**GIVEN EXERCISE:** Give again, word for word, each line from the top of the listing through the line that holds "# and the joint".

--*--

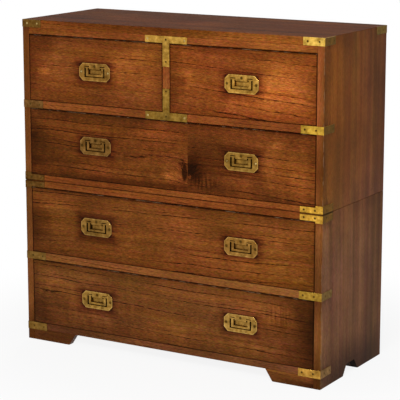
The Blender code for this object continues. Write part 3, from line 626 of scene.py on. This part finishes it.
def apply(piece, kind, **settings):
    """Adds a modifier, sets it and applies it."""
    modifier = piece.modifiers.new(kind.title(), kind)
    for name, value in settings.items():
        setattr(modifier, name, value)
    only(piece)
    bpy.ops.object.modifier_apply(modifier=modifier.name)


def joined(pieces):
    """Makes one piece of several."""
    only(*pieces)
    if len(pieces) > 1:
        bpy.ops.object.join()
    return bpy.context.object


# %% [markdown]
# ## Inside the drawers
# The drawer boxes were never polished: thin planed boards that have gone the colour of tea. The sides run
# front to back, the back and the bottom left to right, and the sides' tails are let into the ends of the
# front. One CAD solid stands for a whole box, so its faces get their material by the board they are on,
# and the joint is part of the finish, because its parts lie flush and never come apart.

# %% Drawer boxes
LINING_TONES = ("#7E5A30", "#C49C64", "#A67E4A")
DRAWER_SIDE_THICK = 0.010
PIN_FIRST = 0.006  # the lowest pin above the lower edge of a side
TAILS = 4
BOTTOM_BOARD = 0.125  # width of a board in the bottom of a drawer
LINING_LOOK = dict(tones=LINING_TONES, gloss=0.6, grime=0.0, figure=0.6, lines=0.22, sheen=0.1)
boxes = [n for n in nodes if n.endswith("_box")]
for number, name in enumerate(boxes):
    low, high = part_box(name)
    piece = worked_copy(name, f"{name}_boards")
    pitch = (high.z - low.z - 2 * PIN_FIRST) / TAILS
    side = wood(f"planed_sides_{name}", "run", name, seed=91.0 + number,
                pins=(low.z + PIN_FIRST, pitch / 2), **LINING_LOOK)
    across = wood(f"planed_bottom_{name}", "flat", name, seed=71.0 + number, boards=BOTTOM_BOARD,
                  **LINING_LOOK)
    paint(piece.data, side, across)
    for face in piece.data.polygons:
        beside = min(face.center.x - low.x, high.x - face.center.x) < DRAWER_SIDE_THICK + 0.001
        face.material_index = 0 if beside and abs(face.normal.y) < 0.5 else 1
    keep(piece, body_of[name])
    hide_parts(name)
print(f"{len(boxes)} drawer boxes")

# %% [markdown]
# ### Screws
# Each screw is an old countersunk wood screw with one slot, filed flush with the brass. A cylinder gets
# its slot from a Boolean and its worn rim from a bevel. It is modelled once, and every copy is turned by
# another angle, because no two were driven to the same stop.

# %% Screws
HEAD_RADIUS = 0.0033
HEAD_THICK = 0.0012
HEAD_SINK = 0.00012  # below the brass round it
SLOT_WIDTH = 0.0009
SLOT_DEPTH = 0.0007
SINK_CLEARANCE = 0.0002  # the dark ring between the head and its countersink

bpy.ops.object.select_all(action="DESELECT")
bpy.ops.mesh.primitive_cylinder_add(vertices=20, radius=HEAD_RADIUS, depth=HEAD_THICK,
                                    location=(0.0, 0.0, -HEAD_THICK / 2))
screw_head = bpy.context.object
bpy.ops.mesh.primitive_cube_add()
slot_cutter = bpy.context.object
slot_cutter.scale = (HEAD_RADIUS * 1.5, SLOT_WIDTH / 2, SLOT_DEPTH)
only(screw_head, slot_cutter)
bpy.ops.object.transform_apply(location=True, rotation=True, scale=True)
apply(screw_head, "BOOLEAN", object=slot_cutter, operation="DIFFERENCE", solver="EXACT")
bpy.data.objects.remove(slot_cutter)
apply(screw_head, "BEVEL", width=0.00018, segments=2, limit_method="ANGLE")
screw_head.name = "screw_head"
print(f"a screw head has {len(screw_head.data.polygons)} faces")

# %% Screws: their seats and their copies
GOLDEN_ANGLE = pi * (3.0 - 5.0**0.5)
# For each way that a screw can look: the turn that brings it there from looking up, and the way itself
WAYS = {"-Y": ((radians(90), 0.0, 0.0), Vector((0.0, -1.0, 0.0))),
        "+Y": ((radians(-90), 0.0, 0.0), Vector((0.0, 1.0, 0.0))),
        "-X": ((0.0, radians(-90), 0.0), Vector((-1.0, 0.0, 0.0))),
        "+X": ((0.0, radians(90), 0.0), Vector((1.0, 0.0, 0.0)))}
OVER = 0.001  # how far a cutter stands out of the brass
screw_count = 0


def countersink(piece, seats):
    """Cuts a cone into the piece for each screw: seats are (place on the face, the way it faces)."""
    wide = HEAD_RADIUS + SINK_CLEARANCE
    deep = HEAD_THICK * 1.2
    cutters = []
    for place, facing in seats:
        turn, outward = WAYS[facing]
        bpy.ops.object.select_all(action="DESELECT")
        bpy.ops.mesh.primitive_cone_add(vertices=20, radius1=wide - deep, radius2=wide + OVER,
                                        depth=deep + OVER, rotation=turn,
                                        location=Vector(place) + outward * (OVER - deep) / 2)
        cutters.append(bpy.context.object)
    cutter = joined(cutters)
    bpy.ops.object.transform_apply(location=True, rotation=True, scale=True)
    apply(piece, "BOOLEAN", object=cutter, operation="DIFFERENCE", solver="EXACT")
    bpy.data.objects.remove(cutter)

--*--

**OUTPUT FOR THIS EXERCISE:**
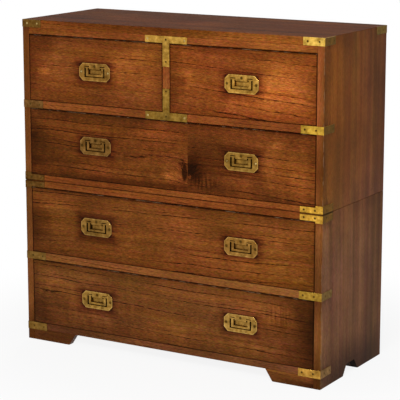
The Blender code for this object continues. Write part 3, from line 626 of scene.py on. This part finishes it.
def apply(piece, kind, **settings):
    """Adds a modifier, sets it and applies it."""
    modifier = piece.modifiers.new(kind.title(), kind)
    for name, value in settings.items():
        setattr(modifier, name, value)
    only(piece)
    bpy.ops.object.modifier_apply(modifier=modifier.name)


def joined(pieces):
    """Makes one piece of several."""
    only(*pieces)
    if len(pieces) > 1:
        bpy.ops.object.join()
    return bpy.context.object


# %% [markdown]
# ## Inside the drawers
# The drawer boxes were never polished: thin planed boards that have gone the colour of tea. The sides run
# front to back, the back and the bottom left to right, and the sides' tails are let into the ends of the
# front. One CAD solid stands for a whole box, so its faces get their material by the board they are on,
# and the joint is part of the finish, because its parts lie flush and never come apart.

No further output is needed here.